Hence, Random Forest and KNN Classifiers are chosen to train a meta modle so that the results are more generalizable to unseen data. Also, we pick Random Search obtained models because RandomSearchCV is proven to be better over GridSearchCV to find optimum hypreparameters as it doesn't search in a predifined grid search space but picks randomly from the distributions of hyperparmeters from the param search space.
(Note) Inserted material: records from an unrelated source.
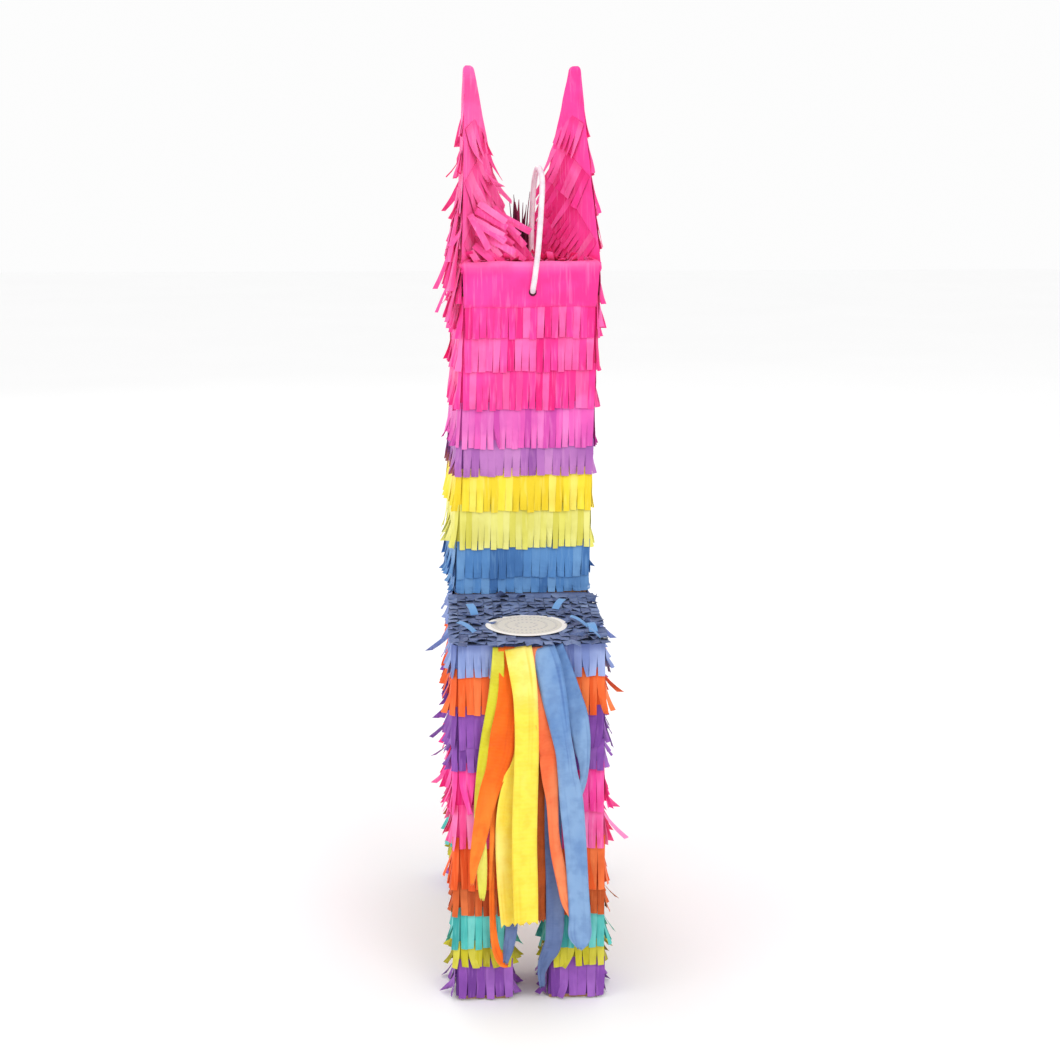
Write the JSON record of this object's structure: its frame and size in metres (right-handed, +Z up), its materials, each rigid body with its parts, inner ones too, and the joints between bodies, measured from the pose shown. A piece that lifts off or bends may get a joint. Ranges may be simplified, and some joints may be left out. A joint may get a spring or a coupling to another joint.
{
  "type": "pinata",
  "caption": "Box-built standing llama pinata: card panels under fringed tissue bands, hollow ears, hanging loop, filling flap under a sticker, paper tail.",
  "frame": {"origin": "on the ground, under the middle of the whole object", "axes": "+Z up, the animal faces +Y, its rump and tail are at -Y, +X is its right-hand side seen from behind"},
  "size_m": [0.099, 0.2902, 0.549],
  "materials": {
    "cardboard": "matte",
    "pink_tissue": "matte",
    "violet_tissue": "matte",
    "purple_tissue": "matte",
    "orange_tissue": "matte",
    "lavender_tissue": "matte",
    "blue_tissue": "matte",
    "slate_tissue": "matte",
    "lime_tissue": "matte",
    "yellow_tissue": "matte",
    "orange_crepe": "matte",
    "blue_crepe": "matte",
    "yellow_crepe": "matte",
    "salmon_crepe": "matte",
    "lime_crepe": "matte",
    "white_paper": "satin",
    "black_paper": "satin",
    "loop_plastic": "satin"
  },
  "bodies": {
    "shell": {"body_side_left": "cardboard", "body_side_right": "cardboard", "rump_panel": "cardboard", "chest_panel": "cardboard", "belly_panel": "cardboard", "back_panel": "cardboard", "leg_rear_left": "cardboard", "leg_front_left": "cardboard", "leg_rear_right": "cardboard", "leg_front_right": "cardboard", "neck_rear_panel": "cardboard", "neck_front_panel": "cardboard", "neck_side_left": "cardboard", "neck_side_right": "cardboard", "head_top_panel": "cardboard", "muzzle_side_left": "cardboard", "muzzle_side_right": "cardboard", "chin_panel": "cardboard", "nose_panel": "cardboard", "bridge_panel": "cardboard", "ear_card_left": "cardboard", "ear_card_right": "cardboard", "leg_fringe_rear_left": "orange_tissue", "leg_fringe_front_left": "orange_tissue", "leg_fringe_rear_right": "orange_tissue", "leg_fringe_front_right": "orange_tissue", "body_fringe_pink": "pink_tissue", "body_fringe_purple": "purple_tissue", "body_fringe_orange": "orange_tissue", "body_fringe_lavender": "lavender_tissue", "neck_fringe_blue": "blue_tissue", "neck_fringe_lime": "lime_tissue", "neck_fringe_yellow": "yellow_tissue", "neck_fringe_purple": "purple_tissue", "neck_fringe_violet": "violet_tissue", "back_fringe": "slate_tissue", "head_tissue": "pink_tissue", "ear_tissue_left": "pink_tissue", "ear_tissue_right": "pink_tissue", "forelock": "pink_tissue", "eye_left": "black_paper", "eye_right": "black_paper", "nostril_left": "black_paper", "nostril_right": "black_paper", "tail_tab": "slate_tissue"},
    "filling_flap": {"fill_flap": "slate_tissue", "fill_sticker": "white_paper"},
    "loop": {"hanging_loop": "loop_plastic", "loop_knot_rear": "loop_plastic", "loop_knot_top": "loop_plastic"},
    "tail_inner": {"streamer_orange_inner": "orange_crepe", "streamer_blue_inner": "blue_crepe", "streamer_yellow_inner": "yellow_crepe", "streamer_rust_inner": "salmon_crepe"},
    "tail_outer": {"streamer_lime_outer": "lime_crepe", "streamer_salmon_outer": "salmon_crepe", "streamer_yellow_outer": "yellow_crepe", "streamer_narrow_outer": "blue_crepe", "streamer_blue_outer": "blue_crepe"}
  },
  "joints": [
    {"name": "filling_flap_hinge", "type": "hinge", "parent": "shell", "child": "filling_flap", "pos_m": [-0.00121, -0.07097, 0.2218], "axis": [-1, 0, 0], "range_deg": [0, 110]},
    {"name": "loop_tilt", "type": "hinge", "parent": "shell", "child": "loop", "pos_m": [0.00644, -0.00839, 0.413], "axis": [0.0022, 0.9076, 0.4198], "range_deg": [-25, 10]},
    {"name": "tail_outer_swing", "type": "hinge", "parent": "shell", "child": "tail_outer", "pos_m": [-0.00121, -0.14027, 0.219], "axis": [-1, 0, 0], "range_deg": [0, 70]},
    {"name": "tail_inner_swing", "type": "hinge", "parent": "shell", "child": "tail_inner", "pos_m": [-0.00121, -0.13627, 0.219], "axis": [-1, 0, 0], "range_deg": [0, 42]}
  ],
  "couplings": [
    {"joint": "tail_inner_swing", "follows": "tail_outer_swing", "ratio": 0.6}
  ]
}
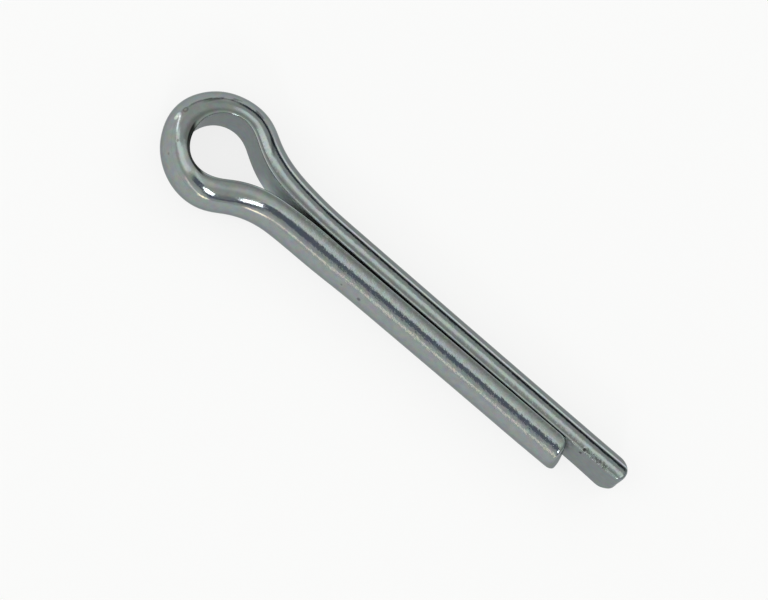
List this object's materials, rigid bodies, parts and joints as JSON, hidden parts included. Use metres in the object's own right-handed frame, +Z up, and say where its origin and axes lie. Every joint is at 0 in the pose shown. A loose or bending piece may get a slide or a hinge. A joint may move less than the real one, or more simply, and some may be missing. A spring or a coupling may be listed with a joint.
{
  "type": "cotter pin",
  "caption": "Split pin folded from half-round wire, with a round eye and unequal legs; goes through a cross hole to lock a nut or clevis pin.",
  "frame": {"origin": "on the shank's axis, between the two flats, where the straight run of the shank begins at the foot of the neck", "axes": "+X along the shank from the eye to the tips, +Y to the long leg's side, +Z up, square to the plane of the loop as the pin lies flat"},
  "size_m": [0.056, 0.0118, 0.0056],
  "materials": {
    "zinc_steel": "bright zinc plating over drawn half-round wire, a little mottled, with fine pits"
  },
  "bodies": {
    "root": {"pin": "zinc_steel"}
  },
  "joints": []
}
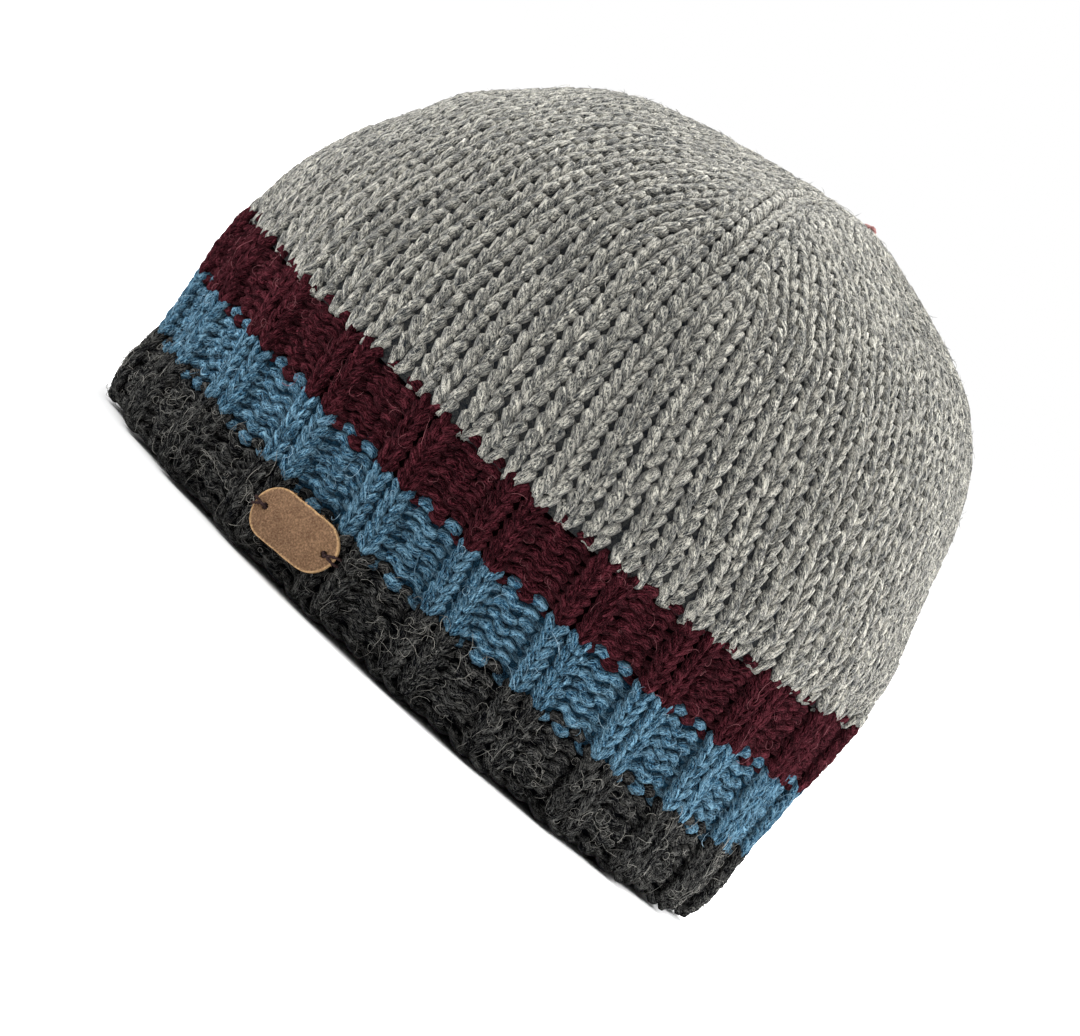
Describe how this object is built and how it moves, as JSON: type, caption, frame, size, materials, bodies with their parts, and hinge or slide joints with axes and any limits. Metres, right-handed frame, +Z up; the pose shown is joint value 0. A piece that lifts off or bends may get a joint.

Meta Classifier is simply the classifier that makes a final prediction among all the predictions by using those predictions as features. So, it takes classes predicted by various classifiers and pick the final one as the result that you need.

image.png

Random Forest Classifier has the best AUC score, but selecting the stacking classifier so that it depends on multiple algorithms and is able to generalize well. So, the chosen champion model for this dataset is the meta classifier trained on outputs from multiple well-performing models so that the model generalzes to unseen data well. The AUC metric of the stacking classifier is 0.994 and accuracy is 98% on validation set.

Predict on Test Set to validate and test generalizibility

6. Conclusion and improvisation:

We have chosen the stacking classifier model with AUC: 0.994 as the final model. To improve on the results, we could perform other feature elimination techniques like Forward Selection or Backward Elimination or use PCA to reduce dimensionality in the features. We'll have to go to a deep learning based model to be able to more effectively learn complex patterns between many features. We could also train an anomaly detection algorithm which works on imbalanced datasets to detect spam, fraud, failure ..etc., Also, we need more amount of data relative to the number of features if our trained model has to perform well on unseen data.